Ybus matrix form: $\begin{bmatrix} Y_{11} & Y_{12} & \cdots & Y_{1n} \\ Y_{21} & Y_{22} & \cdots & Y_{2n} \\ \cdots & \cdots & \cdots & \cdots \\ Y_{n1} & Y_{n2} & \cdots & Y_{nn} \end{bmatrix}$

## Context

Electric power transmission needs optimization. Only computer simulation allows the complex handling required. The Ybus matrix is a tool in that domain.

## Design

Starting from the single line diagram of a power system, there are four main steps in creating the Y Matrix. First, the single line diagram is converted to an impedance diagram. Next, all voltage sources are converted to their equivalent current source representations. From here, the impedance diagram is then converted to an admittance diagram. Finally, the Y Matrix itself is created.

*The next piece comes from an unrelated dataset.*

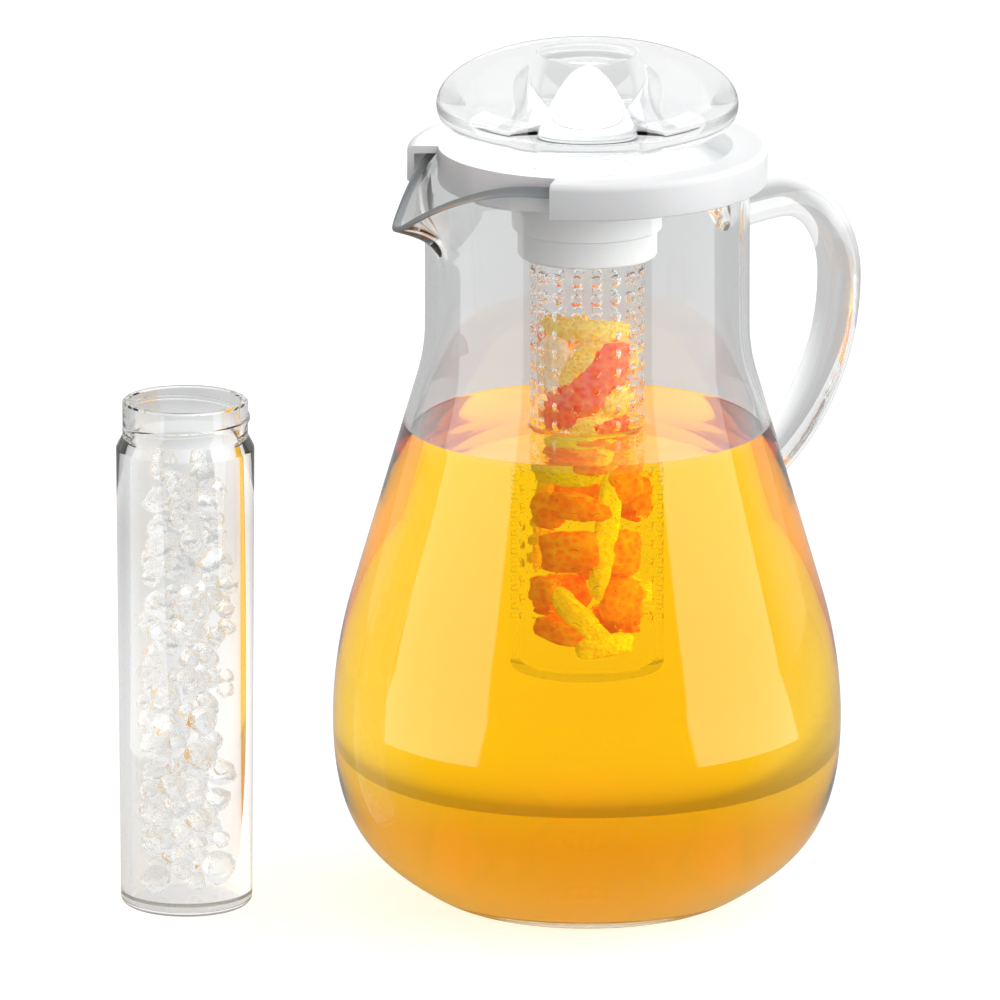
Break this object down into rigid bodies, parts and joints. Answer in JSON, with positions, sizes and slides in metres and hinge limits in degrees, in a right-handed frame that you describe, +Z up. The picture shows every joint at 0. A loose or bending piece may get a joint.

The admittances Y11, Y22,... Ynn are called the self-admittances at the nodes, and each equals the sum of all the admittances terminating on the node identified by the repeated subscripts. The other admittances are the mutual admittances of the nodes, and each equals the negative of the sum of all admittances connected directly between the nodes identified by the double subscripts.

For small transmission systems of about less than 10 nodes or buses, Y matrix can be calculated manually. But for a realistic system with relatively large number of nodes or buses, say 1000 nodes, a computer program for computing Ybus is more practical to use.